# Anyone starting tx soon?



## smcwales (Apr 28, 2010)

Hi all


Just wondered if anyone here is starting treatment anytime soon?  If so when did you have your initial consultation?  Just wondering how much longer I will have to wait it has been 15 months so far staying patient but would love to have some idea of where the wait times are at the moment.


Thanks


----------



## jo1985 (Feb 19, 2009)

Where r u waiting to have tx to ??


----------



## smcwales (Apr 28, 2010)

IVF Wales


----------



## rocky1 (Feb 27, 2012)

smcwales- ive been waiting 20 months, not sure whats happening there at the moment xx


----------



## smcwales (Apr 28, 2010)

rocky 20 months!! is that from your initial appt. date or the date you were reffered?

I was referred December 2010 but my appt. was April 2011 and I was told it was 12-18 months from the April appt. date.


----------



## rocky1 (Feb 27, 2012)

I was put on the list november 2010 and told 18 months max, so i rang them in march to see if i was near the top and they said there was a staffing problem and other problems so they had to reduce the number of treatments and they would hope to get somewhere in the next few months, still no word   talk about fed up, i have emailed them to find out whats going on, just waiting for a reply, so in the meantime ive decided to egg share at a private clinic. just waiting to be matched.
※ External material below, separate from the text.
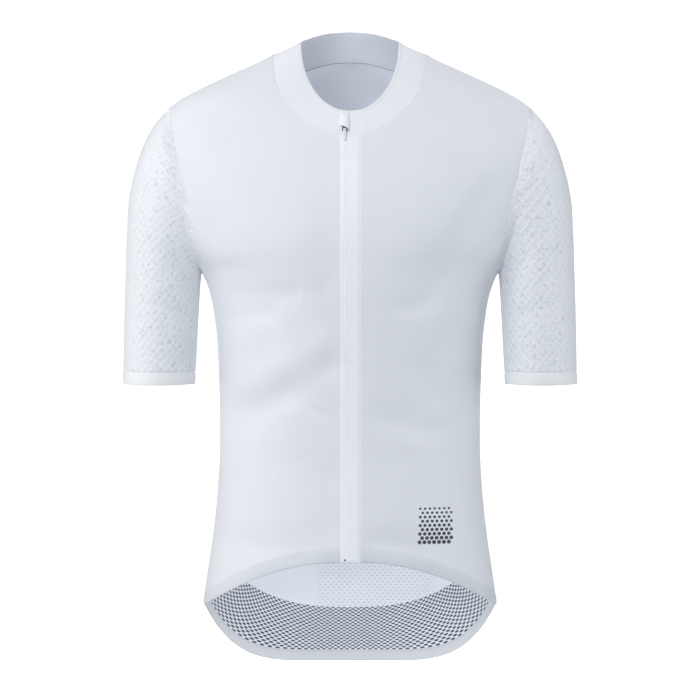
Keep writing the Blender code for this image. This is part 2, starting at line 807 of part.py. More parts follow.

Sorry to put a downer on you but just want to be honest. I hope you get seen soon


----------



## smcwales (Apr 28, 2010)

rocky I appreciate honesty.  I would rather know and prepare myself to wait even longer than not know.  The not knowing is the killer part of all this.


----------



## rocky1 (Feb 27, 2012)

yes i agree about the not knowing, but i would say theres nothing stopping you giving them a ring just to find out about the lists! i havent rang them for a while so maybe things have changed. At the least you may get some info with what they are doing about the people like us who should be near the top


----------



## yrblueeyedgirl (Sep 9, 2010)

Hi Ladies  , i went for my planning appointment in June and the next available treatment dates are September . It is true about staff shortages, Jodie my ivf nurse said that they have had nurses and doctors leave/emigrate ect and they were down to something daft like 2 doctors and 2 nurses!If i was you though i would just give them a call from time to time to make sure they havent lost you. I got left on the list for a few years and forgotten about! this was a good few year now though x


----------



## smcwales (Apr 28, 2010)

thanks yrblueeyedgirl.  I am going on holiday in just over two weeks so by the time I get back I will be just 4 weeks short of waiting 18 months.  I will contact them again then to see where I am on the list.  Good luck for your upcoming treatment x


----------



## rocky1 (Feb 27, 2012)

I have been offered to transfer to bristol as they cant keep up, i declined as im privately egg sharing now, but i would call them sooner rather than later if i were you, get it sorted xx


----------